Rabu, 03 April 2013

Lebih Baik Kamu Diam



–Cinta sejati datang dari hati, bukan kebiasaan, apalagi perjodohan.

Aku masih ingat benar saat kamu bilang manusia itu menyukaiku. Masih tersimpan benar dalam otakku respon pertama yang muncul di hati: tidak percaya. Kamu pasti sudah tahu alasannya. Kejadian sekitar setahun lalu pasti belum hilang benar dari otakmu, apalagi otakku. Aku masih mencatat dalam hati kalau kamu manusia yang tidak sepenuhnya bisa dipercaya. Dengan catatan kecil itu sudah cukup menjelaskan tafsiranku mengenai kepribadianmu.
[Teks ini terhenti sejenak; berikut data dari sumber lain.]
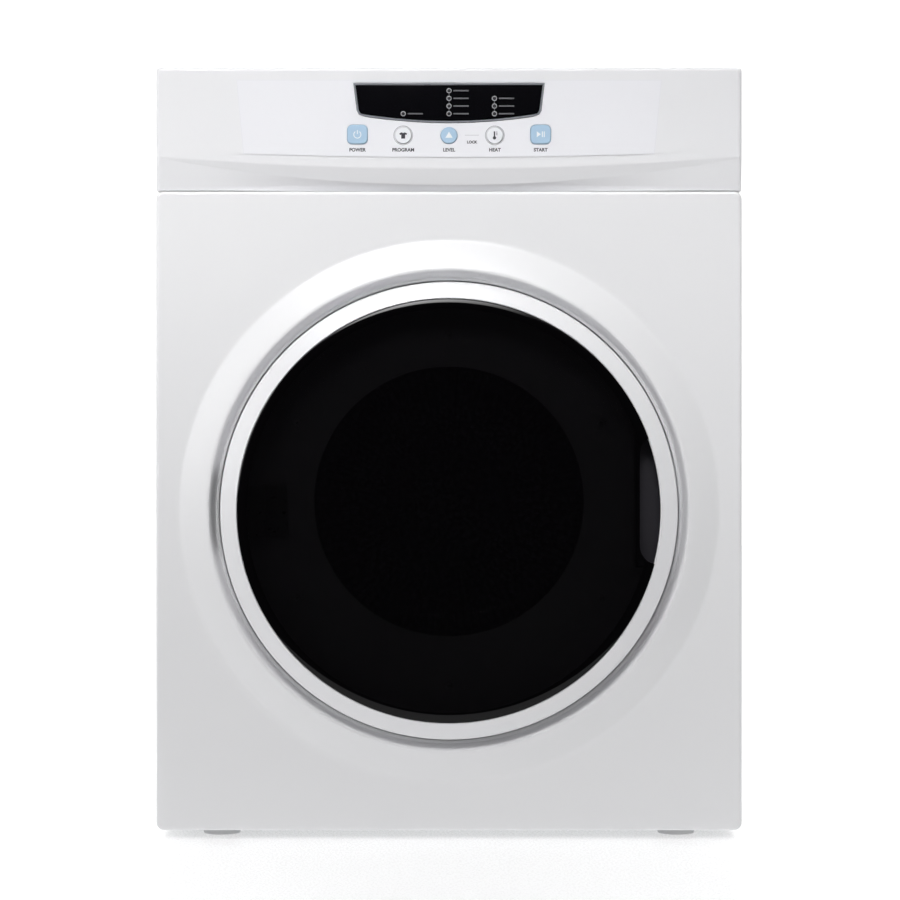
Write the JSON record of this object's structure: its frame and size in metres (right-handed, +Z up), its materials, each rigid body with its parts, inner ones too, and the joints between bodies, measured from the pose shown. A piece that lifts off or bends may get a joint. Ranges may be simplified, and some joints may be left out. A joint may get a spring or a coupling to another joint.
{
  "type": "clothes dryer",
  "caption": "Compact vented front-loading clothes dryer with a round dark-glass door, a raised door surround and a push-button console.",
  "frame": {"origin": "on the floor under the centre of the dryer's bounding box", "axes": "+Z up, the front with the door faces -Y, +X to the user's right"},
  "size_m": [0.595, 0.564, 0.785],
  "materials": {
    "white_enamel": "stoved white enamel with a faint orange peel",
    "white_plastic": "glossy moulded white",
    "label_film": "satin printed film",
    "silver_trim": "silver painted",
    "display_black": "gloss black",
    "tinted_glass": "dark tinted, polished",
    "clear_window": "clear, polished",
    "button_blue": "pale blue, satin gloss",
    "button_white": "white, satin gloss",
    "dark_plastic": "fine grained black",
    "grey_plastic": "fine grained grey",
    "galvanised": "zinc coated sheet",
    "stainless": "brushed",
    "steel": "machined",
    "rubber": "matt black",
    "foot_plastic": "fine grained pale grey",
    "felt": "pressed wool felt",
    "circuit_board": "green solder mask",
    "heater_wire": "heat tinted"
  },
  "bodies": {
    "cabinet": {"base_pan": "galvanised", "left_side_panel": "white_enamel", "right_side_panel": "white_enamel", "rear_panel": "galvanised", "top_panel": "white_enamel", "front_panel": "white_enamel", "front_bulkhead": "galvanised", "drum_collar": "galvanised", "rear_bulkhead": "galvanised", "console_fascia": "white_plastic", "label_film": "label_film", "display_bezel": "silver_trim", "display_window": "display_black", "control_board": "circuit_board", "power_inlet": "dark_plastic", "hinge_bracket": "steel", "hinge_pin": "steel", "door_latch": "grey_plastic", "shaft_bearing": "steel", "front_seal": "felt", "rear_seal": "felt", "motor": "steel", "motor_bracket": "galvanised", "drive_belt": "rubber", "tension_spring": "steel", "blower_housing": "grey_plastic", "lint_duct": "grey_plastic", "exhaust_duct": "galvanised", "exhaust_collar": "white_plastic", "heater_housing": "galvanised", "heater_coil": "heater_wire"},
    "door": {"door_ring": "white_plastic", "door_glass": "tinted_glass", "door_handle": "dark_plastic", "door_liner": "grey_plastic", "door_window": "clear_window", "door_gasket": "rubber", "door_hook": "steel", "hinge_arm": "steel"},
    "drum": {"drum_shell": "stainless", "drum_baffle_1": "grey_plastic", "drum_baffle_2": "grey_plastic", "drum_baffle_3": "grey_plastic", "drum_shaft": "steel"},
    "motor_rotor": {"motor_shaft": "steel", "blower_wheel": "grey_plastic"},
    "tensioner": {"tension_arm": "steel"},
    "idler": {"tension_pulley": "grey_plastic"},
    "roller_left": {"support_roller_left": "rubber"},
    "roller_right": {"support_roller_right": "rubber"},
    "filter": {"lint_filter": "grey_plastic"},
    "power_button": {"power_button": "button_blue"},
    "program_button": {"program_button": "button_white"},
    "level_button": {"level_button": "button_blue"},
    "heat_button": {"heat_button": "button_white"},
    "start_button": {"start_button": "button_blue"},
    "foot_front_left": {"foot_front_left": "foot_plastic"},
    "foot_front_right": {"foot_front_right": "foot_plastic"},
    "foot_rear_left": {"foot_rear_left": "foot_plastic"},
    "foot_rear_right": {"foot_rear_right": "foot_plastic"}
  },
  "joints": [
    {"name": "door_hinge", "type": "hinge", "parent": "cabinet", "child": "door", "pos_m": [-0.217, -0.2602, 0.335], "axis": [0, 0, -1], "range_deg": [0, 110]},
    {"name": "drum_spin", "type": "hinge", "parent": "cabinet", "child": "drum", "pos_m": [0, -0.0125, 0.335], "axis": [0, 1, 0], "continuous": true},
    {"name": "motor_spin", "type": "hinge", "parent": "cabinet", "child": "motor_rotor", "pos_m": [0.21, 0.007, 0.095], "axis": [0, 1, 0], "continuous": true},
    {"name": "idler_spin", "type": "hinge", "parent": "tensioner", "child": "idler", "pos_m": [0.14, 0.093, 0.08], "axis": [0, 1, 0], "continuous": true},
    {"name": "roller_left_spin", "type": "hinge", "parent": "cabinet", "child": "roller_left", "pos_m": [-0.21891, -0.164, 0.16397], "axis": [0, 1, 0], "continuous": true},
    {"name": "roller_right_spin", "type": "hinge", "parent": "cabinet", "child": "roller_right", "pos_m": [0.21891, -0.164, 0.16397], "axis": [0, 1, 0], "continuous": true},
    {"name": "tensioner_swing", "type": "hinge", "parent": "cabinet", "child": "tensioner", "pos_m": [0.185, 0.104, 0.032], "axis": [0, -1, 0], "range_deg": [0, 8], "stiffness_Nm_per_rad": 1, "springref_deg": -22.92},
    {"name": "filter_lift", "type": "slide", "parent": "cabinet", "child": "filter", "axis": [0, 0, 1], "range_m": [0, 0.105]},
    {"name": "power_button_press", "type": "slide", "parent": "cabinet", "child": "power_button", "axis": [0, 1, 0], "range_m": [0, 0.0012], "stiffness_N_per_m": 400, "springref_m": -0.001},
    {"name": "program_button_press", "type": "slide", "parent": "cabinet", "child": "program_button", "axis": [0, 1, 0], "range_m": [0, 0.0012], "stiffness_N_per_m": 400, "springref_m": -0.001},
    {"name": "level_button_press", "type": "slide", "parent": "cabinet", "child": "level_button", "axis": [0, 1, 0], "range_m": [0, 0.0012], "stiffness_N_per_m": 400, "springref_m": -0.001},
    {"name": "heat_button_press", "type": "slide", "parent": "cabinet", "child": "heat_button", "axis": [0, 1, 0], "range_m": [0, 0.0012], "stiffness_N_per_m": 400, "springref_m": -0.001},
    {"name": "start_button_press", "type": "slide", "parent": "cabinet", "child": "start_button", "axis": [0, 1, 0], "range_m": [0, 0.0012], "stiffness_N_per_m": 400, "springref_m": -0.001},
    {"name": "foot_front_left_screw", "type": "slide", "parent": "cabinet", "child": "foot_front_left", "axis": [0, 0, 1], "range_m": [-0.015, 0]},
    {"name": "foot_front_right_screw", "type": "slide", "parent": "cabinet", "child": "foot_front_right", "axis": [0, 0, 1], "range_m": [-0.015, 0]},
    {"name": "foot_rear_left_screw", "type": "slide", "parent": "cabinet", "child": "foot_rear_left", "axis": [0, 0, 1], "range_m": [-0.015, 0]},
    {"name": "foot_rear_right_screw", "type": "slide", "parent": "cabinet", "child": "foot_rear_right", "axis": [0, 0, 1], "range_m": [-0.015, 0]}
  ],
  "couplings": [
    {"joint": "motor_spin", "follows": "drum_spin", "ratio": 25.6},
    {"joint": "idler_spin", "follows": "drum_spin", "ratio": -17.067},
    {"joint": "roller_left_spin", "follows": "drum_spin", "ratio": -11.591},
    {"joint": "roller_right_spin", "follows": "drum_spin", "ratio": -11.591}
  ]
}
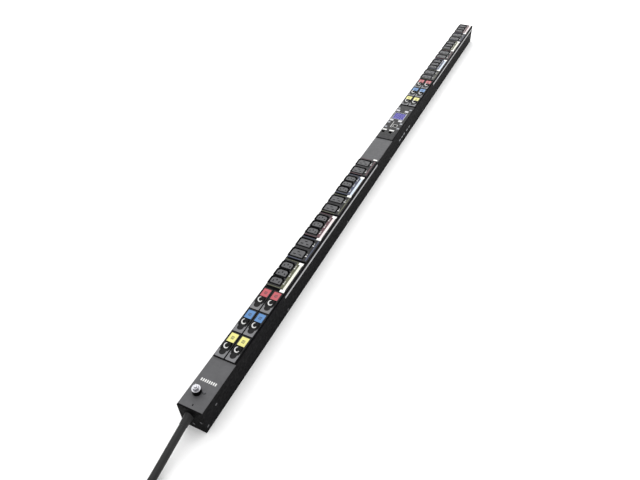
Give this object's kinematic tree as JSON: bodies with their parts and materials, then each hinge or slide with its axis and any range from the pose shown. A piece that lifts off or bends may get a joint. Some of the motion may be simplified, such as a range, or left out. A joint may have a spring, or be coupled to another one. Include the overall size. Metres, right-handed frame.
{
  "type": "rack power strip",
  "caption": "Tall slim rack power strip with grouped outlets, rocker circuit breakers, a metering display with keys, an earth stud and a supply cord with plug.",
  "frame": {"origin": "middle of the rear face", "axes": "+Y along the strip away from the cord end, +Z out of the outlet face, +X to the right"},
  "size_m": [0.2032, 2.2, 0.0882],
  "materials": {
    "side_paint": "black powder coat",
    "front_paint": "satin powder coat",
    "black_steel": "blackened",
    "bezel_plastic": "fine moulded texture",
    "black_plastic": "fine moulded texture",
    "zinc_steel": "bright zinc plate",
    "label_grey": "smooth printed strip",
    "insulator_plastic": "moulded",
    "copper": "rolled bar",
    "outlet_contact_brass": "stamped",
    "breaker_body": "fine moulded texture",
    "module_plastic": "fine moulded texture",
    "insert_grey": "fine moulded texture",
    "bracket_white": "smooth",
    "display_glass": "clear window",
    "lcd": "backlit cell",
    "socket_black": "moulded",
    "cord_jacket": "matt jacket",
    "tie_strap": "woven hook strap",
    "plug_brass": "polished",
    "label_yellow": "printed",
    "label_blue": "printed",
    "label_red": "printed",
    "rocker_plastic": "moulded",
    "button_plastic": "soft keys"
  },
  "bodies": {
    "strip": {"breaker_labels_blue": "label_blue", "breaker_labels_red": "label_red", "breaker_labels_yellow": "label_yellow", "breakers": "breaker_body", "busbars": "copper", "c13_module_1": "module_plastic", "c13_module_2": "module_plastic", "c13_module_3": "module_plastic", "c13_module_4": "module_plastic", "c13_module_5": "module_plastic", "c13_module_6": "module_plastic", "c19_module_1": "module_plastic", "c19_module_2": "module_plastic", "c19_module_3": "module_plastic", "c19_module_4": "module_plastic", "c19_module_5": "module_plastic", "c19_module_6": "module_plastic", "case_screws": "black_steel", "control_bezel": "bezel_plastic", "cord_coil": "cord_jacket", "cord_end_cap": "black_plastic", "cord_end_panel": "front_paint", "cord_gland": "cord_jacket", "cord_tie": "tie_strap", "cord_tube": "cord_jacket", "display_window": "display_glass", "earth_collar": "black_plastic", "earth_stud": "zinc_steel", "far_end_cap": "black_plastic", "front_ribs": "side_paint", "group_brackets": "bracket_white", "insulators": "insulator_plastic", "lcd_panel": "lcd", "left_side_profile": "side_paint", "middle_panel": "front_paint", "network_ports": "socket_black", "outlet_contacts": "outlet_contact_brass", "outlet_inserts": "insert_grey", "plug_body": "black_plastic", "plug_pins": "plug_brass", "rear_cover": "side_paint", "rear_mount_inserts": "zinc_steel", "right_side_profile": "side_paint", "side_label_strips": "label_grey"},
    "rocker_near_1_left_body": {"rocker_near_1_left": "rocker_plastic"},
    "rocker_near_1_right_body": {"rocker_near_1_right": "rocker_plastic"},
    "rocker_near_2_left_body": {"rocker_near_2_left": "rocker_plastic"},
    "rocker_near_2_right_body": {"rocker_near_2_right": "rocker_plastic"},
    "rocker_near_3_left_body": {"rocker_near_3_left": "rocker_plastic"},
    "rocker_near_3_right_body": {"rocker_near_3_right": "rocker_plastic"},
    "rocker_far_1_left_body": {"rocker_far_1_left": "rocker_plastic"},
    "rocker_far_1_right_body": {"rocker_far_1_right": "rocker_plastic"},
    "rocker_far_2_left_body": {"rocker_far_2_left": "rocker_plastic"},
    "rocker_far_2_right_body": {"rocker_far_2_right": "rocker_plastic"},
    "rocker_far_3_left_body": {"rocker_far_3_left": "rocker_plastic"},
    "rocker_far_3_right_body": {"rocker_far_3_right": "rocker_plastic"},
    "button_back_body": {"button_back": "button_plastic"},
    "button_down_body": {"button_down": "button_plastic"},
    "button_menu_body": {"button_menu": "button_plastic"},
    "button_up_body": {"button_up": "button_plastic"}
  },
  "joints": [
    {"name": "rocker_near_1_left_tilt", "type": "hinge", "parent": "strip", "child": "rocker_near_1_left_body", "pos_m": [-0.012, -0.8105, 0.0589], "axis": [-1, 0, 0], "range_deg": [0, 22]},
    {"name": "rocker_near_1_right_tilt", "type": "hinge", "parent": "strip", "child": "rocker_near_1_right_body", "pos_m": [0.012, -0.8105, 0.0589], "axis": [-1, 0, 0], "range_deg": [0, 22]},
    {"name": "rocker_near_2_left_tilt", "type": "hinge", "parent": "strip", "child": "rocker_near_2_left_body", "pos_m": [-0.012, -0.7465, 0.0589], "axis": [-1, 0, 0], "range_deg": [0, 22]},
    {"name": "rocker_near_2_right_tilt", "type": "hinge", "parent": "strip", "child": "rocker_near_2_right_body", "pos_m": [0.012, -0.7465, 0.0589], "axis": [-1, 0, 0], "range_deg": [0, 22]},
    {"name": "rocker_near_3_left_tilt", "type": "hinge", "parent": "strip", "child": "rocker_near_3_left_body", "pos_m": [-0.012, -0.6825, 0.0589], "axis": [-1, 0, 0], "range_deg": [0, 22]},
    {"name": "rocker_near_3_right_tilt", "type": "hinge", "parent": "strip", "child": "rocker_near_3_right_body", "pos_m": [0.012, -0.6825, 0.0589], "axis": [-1, 0, 0], "range_deg": [0, 22]},
    {"name": "rocker_far_1_left_tilt", "type": "hinge", "parent": "strip", "child": "rocker_far_1_left_body", "pos_m": [-0.012, 0.241, 0.0589], "axis": [-1, 0, 0], "range_deg": [0, 22]},
    {"name": "rocker_far_1_right_tilt", "type": "hinge", "parent": "strip", "child": "rocker_far_1_right_body", "pos_m": [0.012, 0.241, 0.0589], "axis": [-1, 0, 0], "range_deg": [0, 22]},
    {"name": "rocker_far_2_left_tilt", "type": "hinge", "parent": "strip", "child": "rocker_far_2_left_body", "pos_m": [-0.012, 0.305, 0.0589], "axis": [-1, 0, 0], "range_deg": [0, 22]},
    {"name": "rocker_far_2_right_tilt", "type": "hinge", "parent": "strip", "child": "rocker_far_2_right_body", "pos_m": [0.012, 0.305, 0.0589], "axis": [-1, 0, 0], "range_deg": [0, 22]},
    {"name": "rocker_far_3_left_tilt", "type": "hinge", "parent": "strip", "child": "rocker_far_3_left_body", "pos_m": [-0.012, 0.369, 0.0589], "axis": [-1, 0, 0], "range_deg": [0, 22]},
    {"name": "rocker_far_3_right_tilt", "type": "hinge", "parent": "strip", "child": "rocker_far_3_right_body", "pos_m": [0.012, 0.369, 0.0589], "axis": [-1, 0, 0], "range_deg": [0, 22]},
    {"name": "button_back_press", "type": "slide", "parent": "strip", "child": "button_back_body", "axis": [0, 0, -1], "range_m": [0, 0.001], "stiffness_N_per_m": 500, "springref_m": -0.0008},
    {"name": "button_down_press", "type": "slide", "parent": "strip", "child": "button_down_body", "axis": [0, 0, -1], "range_m": [0, 0.001], "stiffness_N_per_m": 500, "springref_m": -0.0008},
    {"name": "button_menu_press", "type": "slide", "parent": "strip", "child": "button_menu_body", "axis": [0, 0, -1], "range_m": [0, 0.001], "stiffness_N_per_m": 500, "springref_m": -0.0008},
    {"name": "button_up_press", "type": "slide", "parent": "strip", "child": "button_up_body", "axis": [0, 0, -1], "range_m": [0, 0.001], "stiffness_N_per_m": 500, "springref_m": -0.0008}
  ]
}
Ketidakpercayaan itu lambat laun bisa pudar karena aku melihat dengan mata kepalaku sendiri kalau manusia itu memang menyukaiku. Namun, fakta yang ada tidaklah cukup membuatku memercayaimu. Aku tetap ragu untuk menceritakan isi hatiku tentang manusia itu, meski aku tahu, jalan terdekat untuk berceloteh adalah kamu.

Aku mulai mencoba bercerita sedikit. Cukup bagian-bagian kecil saja yang kupakai sebagai percobaan. Aku takut, bila aku terlanjur berkata banyak dan kamu tetap tidak bisa dipercaya. Dan ternyata ketakutanku beralasan. Kamu bilang semua yang kuceritakan pada manusia itu, tanpa ada proses memilah dan memilih hal mana yang perlu, dan mana yang tidak.

Hatiku mulai panas. Ingin rasanya aku menamparmu, karena kusadari, menghalangimu secara halus tidak akan berguna. Aku tidak paham jalan pikirmu. Entah kamu memang payah atau aku yang terlalu sensitif. Yang jelas, catatan kecil itu bisa saja abadi di hatiku.

Lebih baik aku mencari manusia lain yang bisa menjadi tempatku bercerita. Aku akan tenang jika kamu diam. Karena kurasa, kamu belum bisa paham.